By: PATRICK CONDON - Associated Press

ROCHESTER, Minn. -- Not long after Jan Donahue's husband left for a two-year tour of duty in Iraq, one of her neighbors tied a yellow ribbon around a tree in the Donahue's yard.

"That's great -- thank you," Donahue said during a standup routine in front of a military crowd at a Holiday Inn in Rochester. "Now, how about tying one of those yellow ribbons on my dog and walking him around the friggin' block?"

The 49-year-old Minnesota mother is trying to find humor in the fears and frustrations of being a soldier's wife.


With help from a Los Angeles comedy coach, she has developed a standup routine and has been performing it in front of military audiences around the country. And while her husband is now back from Iraq, she hopes to make a career out of telling jokes.

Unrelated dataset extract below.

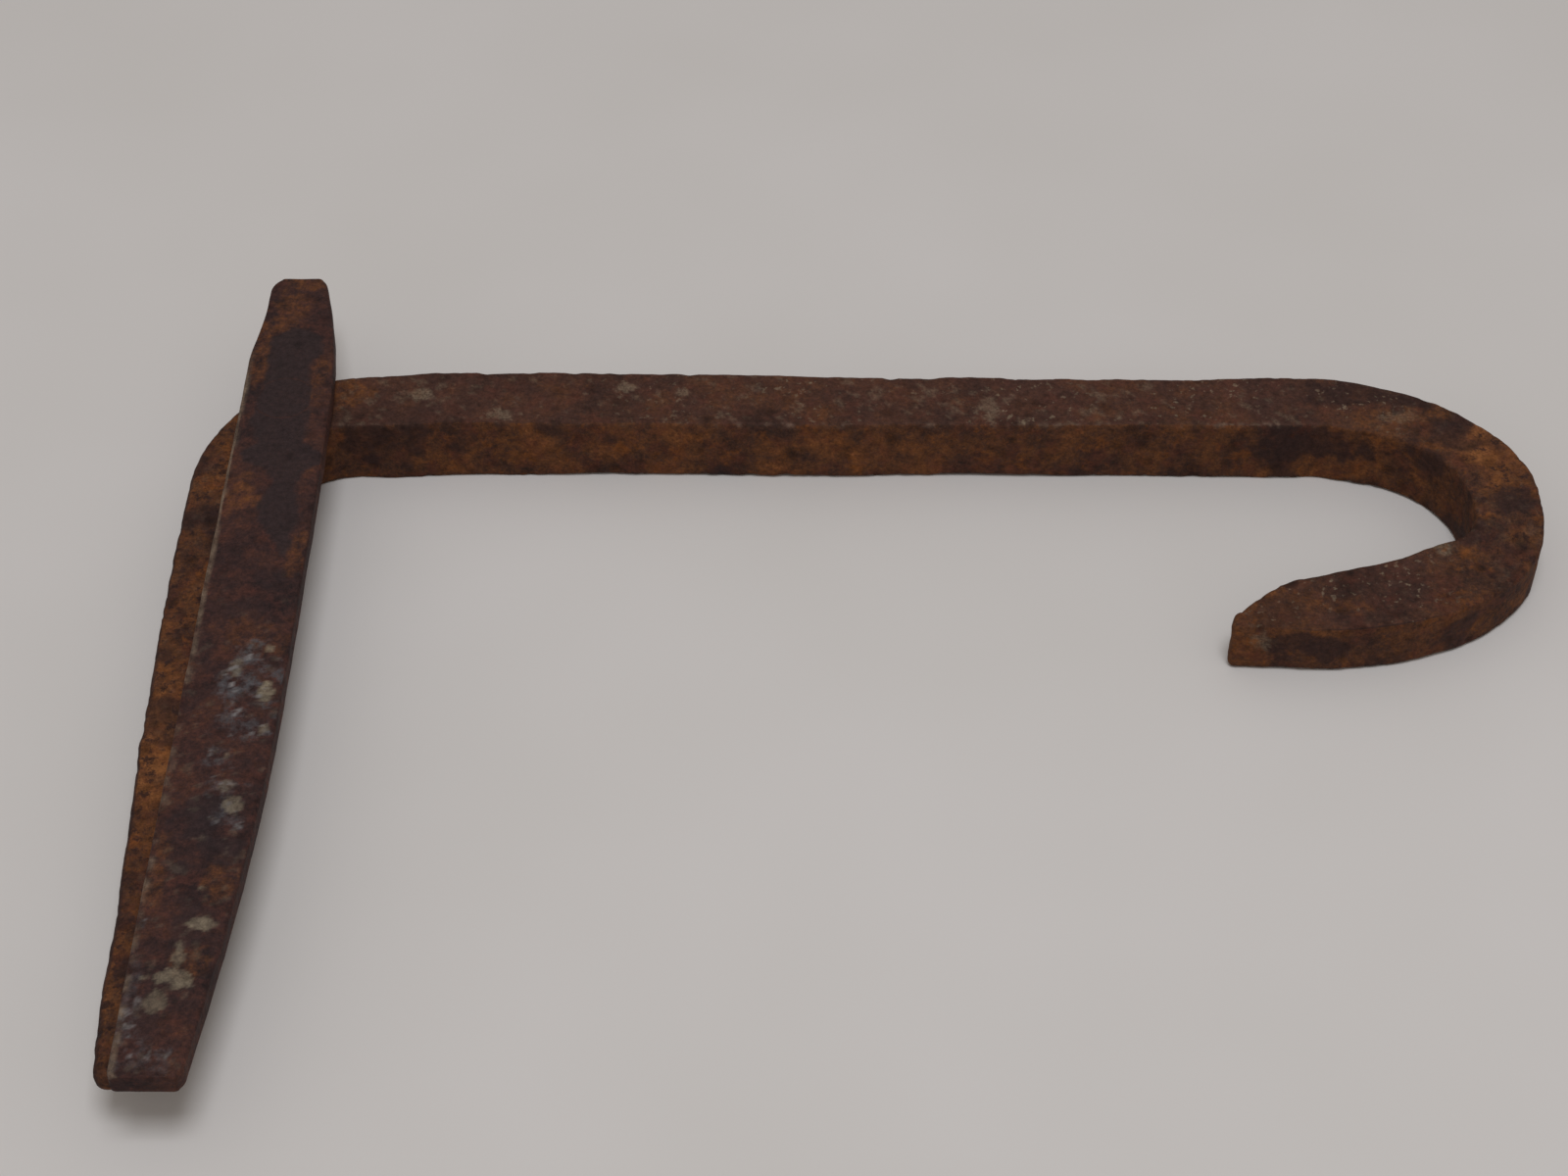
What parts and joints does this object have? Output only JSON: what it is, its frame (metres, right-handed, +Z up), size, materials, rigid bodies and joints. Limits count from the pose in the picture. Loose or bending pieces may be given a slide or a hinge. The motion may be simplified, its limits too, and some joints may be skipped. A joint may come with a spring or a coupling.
{
  "type": "toggle bolt latch",
  "caption": "Hand-forged square-bar latch: J hook at one end, bent leg at the other, with a flat toggle bar turning on a flush rivet.",
  "frame": {"origin": "on the resting plane, under the middle of the whole latch's bounding box", "axes": "+X along the shank towards the hook, +Y away from the hook's arm, towards the toggle's short arm, +Z up out of the plane it lies on, along the rivet"},
  "size_m": [0.1728, 0.1318, 0.0129],
  "materials": {
    "rusted_rod": "forged, heavily rusted orange-brown with dark pits and pale specks",
    "scaled_toggle": "forged, dark maroon scale and old paint over rust",
    "rivet_iron": "peened flush, dark scale"
  },
  "bodies": {
    "rod": {"hook_rod": "rusted_rod", "pivot_rivet": "rivet_iron"},
    "toggle": {"toggle_bar": "scaled_toggle"}
  },
  "joints": [
    {"name": "toggle_turn", "type": "hinge", "parent": "rod", "child": "toggle", "pos_m": [-0.07523, 0.0409, 0.01135], "axis": [0, 0, 1], "continuous": true}
  ]
}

Her new line of work grew out of her misery -- a husband absent for much of the last five years, two belligerent teenage boys, a mountain of debt, her own health problems, including a deepening depression.

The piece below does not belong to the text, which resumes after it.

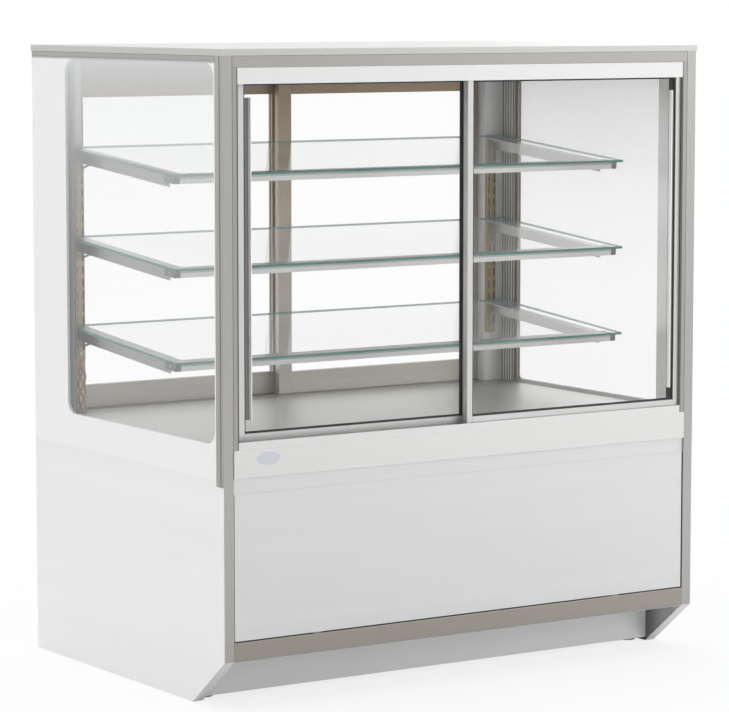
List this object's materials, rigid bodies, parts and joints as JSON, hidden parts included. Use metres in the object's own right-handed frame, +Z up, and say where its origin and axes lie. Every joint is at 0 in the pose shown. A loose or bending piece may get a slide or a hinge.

"Bad for life, good for comedy," said Judy Carter, the comedy coach who helped Donahue with her act. "When people come to me they think they're going to be talking about the good things in their life -- no. Tell us about your humiliations, the painful things, the bad day."

Among other things, Donahue riffs on the hardships at home: "When your husband's deployed, you've got to pick up the slack and do different things. Everybody's got to take their part. My kitchen floor's dirty -- the dog's not doing his job."

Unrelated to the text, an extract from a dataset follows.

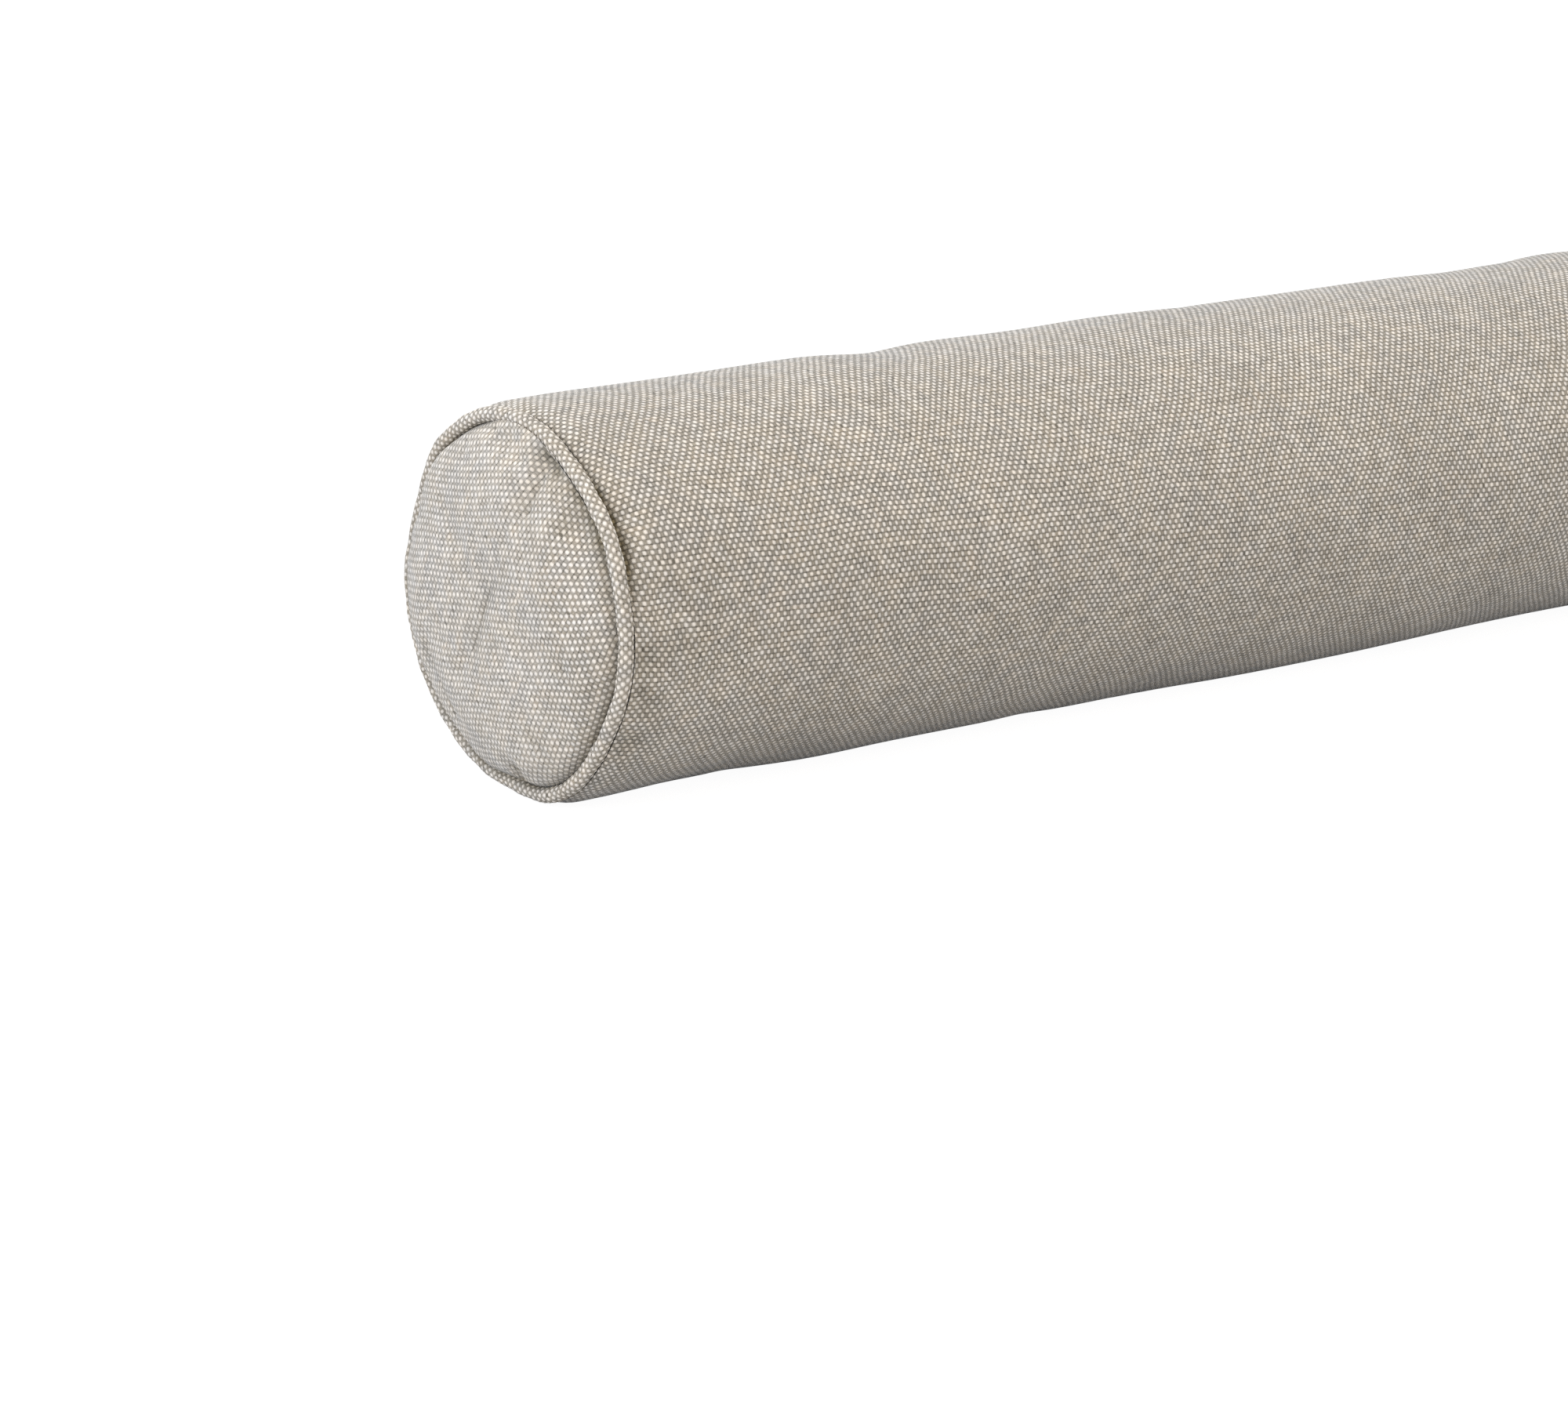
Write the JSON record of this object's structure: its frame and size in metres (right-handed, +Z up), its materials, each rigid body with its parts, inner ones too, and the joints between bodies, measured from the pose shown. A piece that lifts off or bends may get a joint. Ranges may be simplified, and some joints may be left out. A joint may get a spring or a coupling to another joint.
{
  "type": "bolster in a piped woven cover",
  "caption": "Filled round bolster in a plain-woven cover, with crowned round end panels and corded piping in the end seams.",
  "frame": {"origin": "on the surface that the bolster rests on, under the middle of its bounding box", "axes": "+X along the bolster from the near end, which the picture shows, to the far end; +Y to the back; +Z up"},
  "size_m": [0.9137, 0.1541, 0.15],
  "materials": {
    "cover_cloth": "matte",
    "piping_cloth": "matte"
  },
  "bodies": {
    "root": {"tube_panel": "cover_cloth", "near_end_panel": "cover_cloth", "near_piping": "piping_cloth", "far_end_panel": "cover_cloth", "far_piping": "piping_cloth"}
  },
  "joints": []
}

And she cracks wise about those who have returned home: "What do they teach those soldiers in Iraq? How to snore louder? How to steal the covers? How to talk in your sleep?"

A year ago, Donahue didn't much see the humor in her situation. Her husband, Kevin Donahue, was first called up in 2002, when the couple's sons were 13 and 15. He was stationed in England in a support role for the fighting in Afghanistan.

Kevin returned to their home in the Minnesota town of Windom about a year later, but then got called up again for training camp and then duty in Iraq. He would be gone almost two years.

Not long after her husband left, Donahue developed kidney stones and lost her job with the state Department of Transportation. Her sons were getting in trouble with the law.

"I didn't want to leave the house. I didn't want to do anything," she said. "I almost didn't want to live anymore, except I had to for my boys and my husband. But I didn't know what I was going to do, because everything that could possibly go wrong was going wrong."

In early 2007, the Minnesota National Guard learned that many of its soldiers in Iraq would see their tours extended. The guard made counselors available to family members, and Donahue -- by now at her wit's end -- went to see one.

"She said, 'What do you want to do in life?"' Donahue recalled. "I said I've always wanted to be a comic, but I'll never do that. But a week later she had me at a family readiness group, doing some comedy."

Donahue said her base fee has now climbed to $3,500.

Donahue's humor seemed to connect with some of those in the audience in Rochester.

"When you think about your loved one, you do get sad, mostly," said Laura Strickland, whose 22-year-old son, Kyle, is due home soon after a year in Iraq. "It's nice to get a reminder that it's OK to remember the funny things, the silly things."